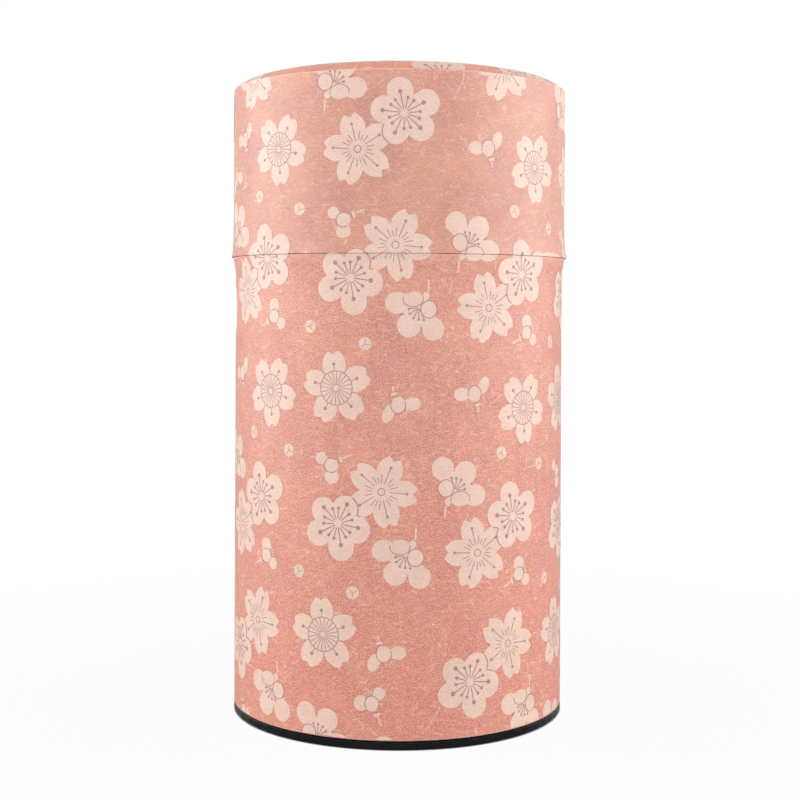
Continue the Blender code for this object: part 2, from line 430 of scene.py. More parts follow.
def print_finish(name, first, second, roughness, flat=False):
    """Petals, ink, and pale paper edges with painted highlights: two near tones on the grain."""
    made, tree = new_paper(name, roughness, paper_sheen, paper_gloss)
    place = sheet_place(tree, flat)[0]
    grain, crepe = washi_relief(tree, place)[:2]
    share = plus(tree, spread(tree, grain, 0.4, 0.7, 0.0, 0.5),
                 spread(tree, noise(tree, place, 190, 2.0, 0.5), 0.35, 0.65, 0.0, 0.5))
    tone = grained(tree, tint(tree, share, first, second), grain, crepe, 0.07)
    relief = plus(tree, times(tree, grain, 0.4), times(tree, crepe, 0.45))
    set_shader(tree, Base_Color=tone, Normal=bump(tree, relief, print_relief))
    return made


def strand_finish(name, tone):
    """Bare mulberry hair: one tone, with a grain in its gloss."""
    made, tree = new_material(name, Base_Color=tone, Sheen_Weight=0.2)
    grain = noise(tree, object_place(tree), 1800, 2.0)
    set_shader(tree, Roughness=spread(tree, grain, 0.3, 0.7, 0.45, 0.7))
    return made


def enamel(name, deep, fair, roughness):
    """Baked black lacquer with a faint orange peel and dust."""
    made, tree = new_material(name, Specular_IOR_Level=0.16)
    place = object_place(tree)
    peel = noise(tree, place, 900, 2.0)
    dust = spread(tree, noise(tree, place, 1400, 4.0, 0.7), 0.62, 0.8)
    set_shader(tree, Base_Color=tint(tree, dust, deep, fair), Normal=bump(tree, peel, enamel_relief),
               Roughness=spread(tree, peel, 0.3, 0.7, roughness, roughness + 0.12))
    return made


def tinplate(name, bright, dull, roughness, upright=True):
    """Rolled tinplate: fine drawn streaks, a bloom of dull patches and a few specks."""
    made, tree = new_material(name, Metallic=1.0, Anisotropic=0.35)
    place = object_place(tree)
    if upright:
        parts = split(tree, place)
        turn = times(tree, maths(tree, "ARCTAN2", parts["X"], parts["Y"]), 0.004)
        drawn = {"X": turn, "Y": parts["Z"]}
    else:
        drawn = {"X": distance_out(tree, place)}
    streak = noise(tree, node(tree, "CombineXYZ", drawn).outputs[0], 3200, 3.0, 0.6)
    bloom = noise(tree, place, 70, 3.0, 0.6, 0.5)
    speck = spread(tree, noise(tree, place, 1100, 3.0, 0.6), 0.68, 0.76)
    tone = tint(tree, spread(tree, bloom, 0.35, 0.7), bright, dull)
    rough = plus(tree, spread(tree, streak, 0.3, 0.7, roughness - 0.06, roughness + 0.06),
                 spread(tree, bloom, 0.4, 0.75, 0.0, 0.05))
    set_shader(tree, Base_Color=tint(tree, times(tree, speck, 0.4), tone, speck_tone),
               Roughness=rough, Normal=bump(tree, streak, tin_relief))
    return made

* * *

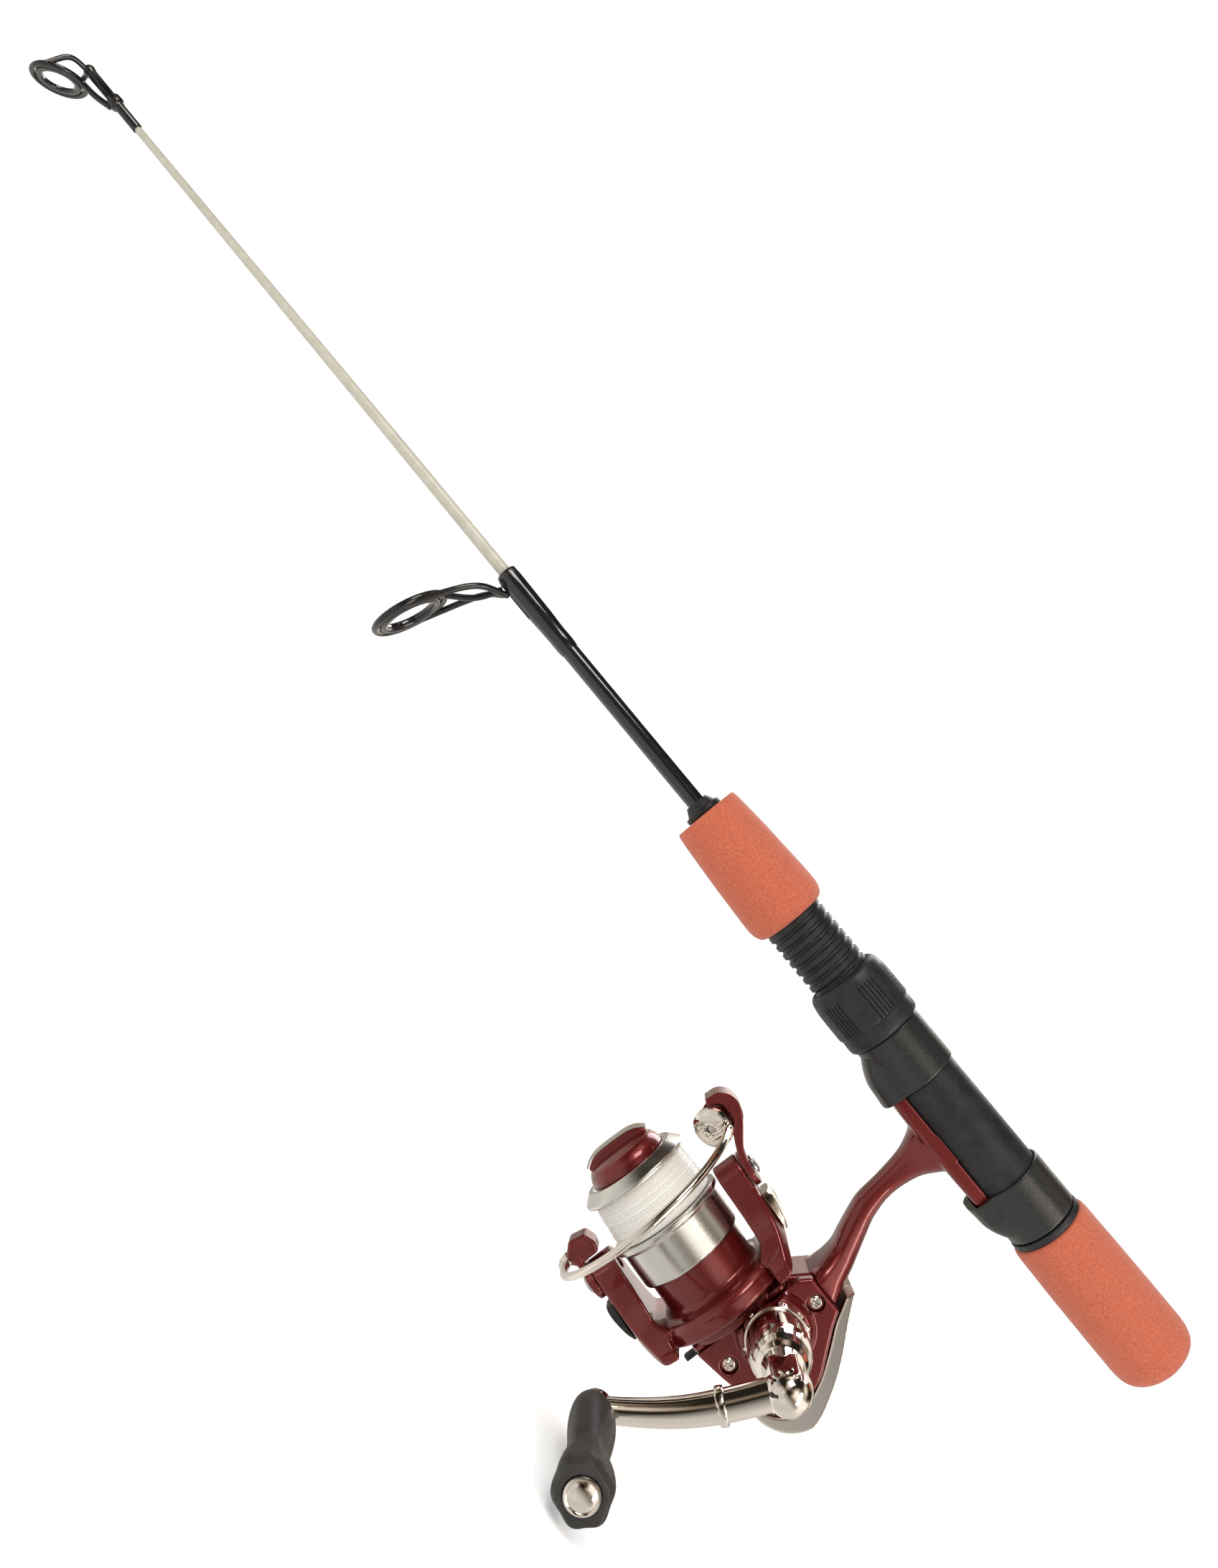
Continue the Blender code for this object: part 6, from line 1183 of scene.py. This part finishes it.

_EXERCISE TASK:_ Take each line containing the string "parts" and copy it out.

_OUTPUT FOR THIS EXERCISE:_
Continue the Blender code for this object: part 2, from line 430 of scene.py. More parts follow.
        parts = split(tree, place)
        turn = times(tree, maths(tree, "ARCTAN2", parts["X"], parts["Y"]), 0.004)
        drawn = {"X": turn, "Y": parts["Z"]}